Figure 6. Cis-regulatory information was gained by deletion during D. melanogaster evolution.

(A) The AATTTG motif is statistically overrepresented in mel-oe2. Schematic representation of the AATTTG motifs (green dot over black bar) in mel-oe2 and its orthologous sequence from D.simulans and D. erecta. (B and C) eGFP reporter expression in abdomens of 4-d-old D. melanogaster females carrying two copies of the transgenes indicated at the top of the images. The introduction of point-mutations in the clustered AATTTG motifs of mel-oe1 (C) abolishes eGFP reporter expression driven in female oenocytes by a wild-type mel-oe1 (B).The absence of reporter activity in males is not altered by these mutations (not shown). (D) Alignment of the desatF upstream region from D. melanogaster, D. simulans, and D. erecta. mel-oe2 and its orthologous sequences from D. simulans and D. erecta are delineated by vertical black bars. The vertical red bar indicates the 3′ end of mel-oe1. mel-oe1 and mel-oe2 begin at the same 5′ position. AATTTG motifs are boxed in green (forward orientation) and blue (reverse orientation). Black stars (*) indicate conservation among the three species. The red plus sign (+) indicates conservation between D. simulans and D. erecta. The beginning of the coding region is in yellow. The D. erecta 190-bp sequence that is necessary (in addition to ere-oe2) to produce a construct capable of full reporter activity in D. melanogaster female oenocytes is represented in grey. Note the very well conserved indels in D. simulans and D. erecta, which disrupt each of the three AATTTG motifs in the cluster, indicating that those hexamer motifs evolved by a series of small deletions.

Figure 7. The desatF locus is rapidly evolving.

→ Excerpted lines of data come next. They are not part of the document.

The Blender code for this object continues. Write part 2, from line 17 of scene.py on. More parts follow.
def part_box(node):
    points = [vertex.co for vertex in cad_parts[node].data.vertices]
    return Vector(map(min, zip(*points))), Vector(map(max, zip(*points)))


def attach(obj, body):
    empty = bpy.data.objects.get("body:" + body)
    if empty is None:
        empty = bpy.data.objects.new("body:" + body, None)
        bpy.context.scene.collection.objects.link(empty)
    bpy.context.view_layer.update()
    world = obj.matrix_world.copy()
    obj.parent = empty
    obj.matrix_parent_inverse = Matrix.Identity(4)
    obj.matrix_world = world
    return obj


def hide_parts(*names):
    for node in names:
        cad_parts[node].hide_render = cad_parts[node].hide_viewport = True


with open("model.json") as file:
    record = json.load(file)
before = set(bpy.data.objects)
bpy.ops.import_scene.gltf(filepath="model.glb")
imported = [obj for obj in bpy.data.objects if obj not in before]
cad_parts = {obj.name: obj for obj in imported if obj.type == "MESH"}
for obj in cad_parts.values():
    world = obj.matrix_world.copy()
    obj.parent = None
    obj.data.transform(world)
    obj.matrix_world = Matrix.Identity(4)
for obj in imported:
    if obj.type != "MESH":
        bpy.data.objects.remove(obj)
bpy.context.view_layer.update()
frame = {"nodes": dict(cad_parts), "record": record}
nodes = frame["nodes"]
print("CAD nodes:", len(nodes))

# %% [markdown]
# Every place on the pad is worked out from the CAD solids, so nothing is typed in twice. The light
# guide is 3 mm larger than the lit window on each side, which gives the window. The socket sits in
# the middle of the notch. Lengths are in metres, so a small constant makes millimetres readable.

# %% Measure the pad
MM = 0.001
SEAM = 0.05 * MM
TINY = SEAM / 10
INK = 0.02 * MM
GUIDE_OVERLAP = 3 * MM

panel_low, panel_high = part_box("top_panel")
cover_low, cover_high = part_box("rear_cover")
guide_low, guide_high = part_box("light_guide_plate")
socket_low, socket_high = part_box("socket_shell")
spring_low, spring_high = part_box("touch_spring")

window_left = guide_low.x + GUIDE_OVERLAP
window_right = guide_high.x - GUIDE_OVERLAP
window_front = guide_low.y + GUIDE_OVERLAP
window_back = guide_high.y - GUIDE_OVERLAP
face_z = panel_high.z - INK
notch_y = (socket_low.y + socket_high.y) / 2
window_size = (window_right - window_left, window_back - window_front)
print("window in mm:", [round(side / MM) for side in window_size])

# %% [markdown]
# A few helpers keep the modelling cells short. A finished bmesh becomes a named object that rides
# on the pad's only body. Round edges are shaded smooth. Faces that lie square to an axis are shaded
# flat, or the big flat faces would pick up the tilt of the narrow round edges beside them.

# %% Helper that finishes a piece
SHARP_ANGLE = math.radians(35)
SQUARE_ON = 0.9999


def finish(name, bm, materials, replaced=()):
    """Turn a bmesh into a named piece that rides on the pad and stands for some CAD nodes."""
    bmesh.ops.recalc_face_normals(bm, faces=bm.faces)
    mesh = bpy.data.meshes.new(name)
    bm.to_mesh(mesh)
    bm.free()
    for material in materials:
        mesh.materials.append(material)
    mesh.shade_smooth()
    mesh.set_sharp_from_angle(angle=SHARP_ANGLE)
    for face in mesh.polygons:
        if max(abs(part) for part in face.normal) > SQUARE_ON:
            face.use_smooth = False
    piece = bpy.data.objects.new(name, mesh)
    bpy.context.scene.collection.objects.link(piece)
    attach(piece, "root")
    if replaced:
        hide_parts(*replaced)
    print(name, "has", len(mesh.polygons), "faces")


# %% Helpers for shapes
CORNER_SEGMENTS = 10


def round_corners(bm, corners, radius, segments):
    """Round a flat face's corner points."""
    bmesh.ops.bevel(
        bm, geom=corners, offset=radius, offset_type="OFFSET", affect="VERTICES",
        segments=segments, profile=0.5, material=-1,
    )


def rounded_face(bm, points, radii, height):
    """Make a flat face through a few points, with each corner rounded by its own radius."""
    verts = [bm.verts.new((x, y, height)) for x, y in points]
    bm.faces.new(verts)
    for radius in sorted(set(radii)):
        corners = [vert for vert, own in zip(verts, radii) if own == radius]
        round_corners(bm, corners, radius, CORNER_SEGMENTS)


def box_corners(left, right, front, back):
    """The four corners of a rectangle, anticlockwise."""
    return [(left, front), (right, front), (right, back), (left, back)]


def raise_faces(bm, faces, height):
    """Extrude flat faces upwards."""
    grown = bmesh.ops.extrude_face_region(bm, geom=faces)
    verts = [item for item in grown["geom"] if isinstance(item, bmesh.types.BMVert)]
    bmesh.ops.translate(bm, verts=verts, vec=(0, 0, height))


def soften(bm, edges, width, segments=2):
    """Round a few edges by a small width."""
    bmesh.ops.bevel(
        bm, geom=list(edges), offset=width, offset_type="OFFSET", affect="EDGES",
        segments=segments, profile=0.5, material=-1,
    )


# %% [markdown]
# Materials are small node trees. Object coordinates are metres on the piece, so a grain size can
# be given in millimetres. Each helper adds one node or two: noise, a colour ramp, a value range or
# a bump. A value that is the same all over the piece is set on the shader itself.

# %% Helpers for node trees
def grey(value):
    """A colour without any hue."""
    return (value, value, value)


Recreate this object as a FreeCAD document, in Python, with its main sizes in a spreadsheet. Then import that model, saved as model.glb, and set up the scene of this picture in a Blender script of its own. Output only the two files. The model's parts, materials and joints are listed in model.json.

(A) Phylogenetic relationships of the 24 species surveyed (adapted from [27]). (B) Schematic of the desatF locus in these species. The blue rectangles indicate the landmarks used in cloning. In D. ananassae, desatF was found in the genome, but not in synteny, which is indicated by the absence of the blue rectangles. The orange boxes indicate the coding region. A striped box indicates a mutation in the coding region leading to a loss of function of the protein (frameshift or nonsense mutation). Black and brown full circles represent regions with repetitive DNA. The six independent gene losses are indicated by red bars. Regulatory losses of expression without gene inactivation are marked by a black bar. Modifications in the sex-specificity of desatF expression are represented by a pink bar. Green “R” refers to regulatory transitions. Altogether, 11 independent evolutionary changes in desatF expression occurred in the approximate 40 millions y during which these species evolved. *, Note that the gene inactivations in D. yakuba and D. lutescens are not counted as such in our tally. In D. yakuba, the regulatory loss of desatF expression appears to have preceded the pseudogenization event. In D. lutescens, the ambiguous phylogenetic relationships in the clade prevents the accurate inference of transitions. Grey full circles indicate independent losses of dimorphism. (C) Status of desatF expression in oenocytes in 4-d-old adults aged. N/R: not relevant (because the gene was not functional based on sequence information).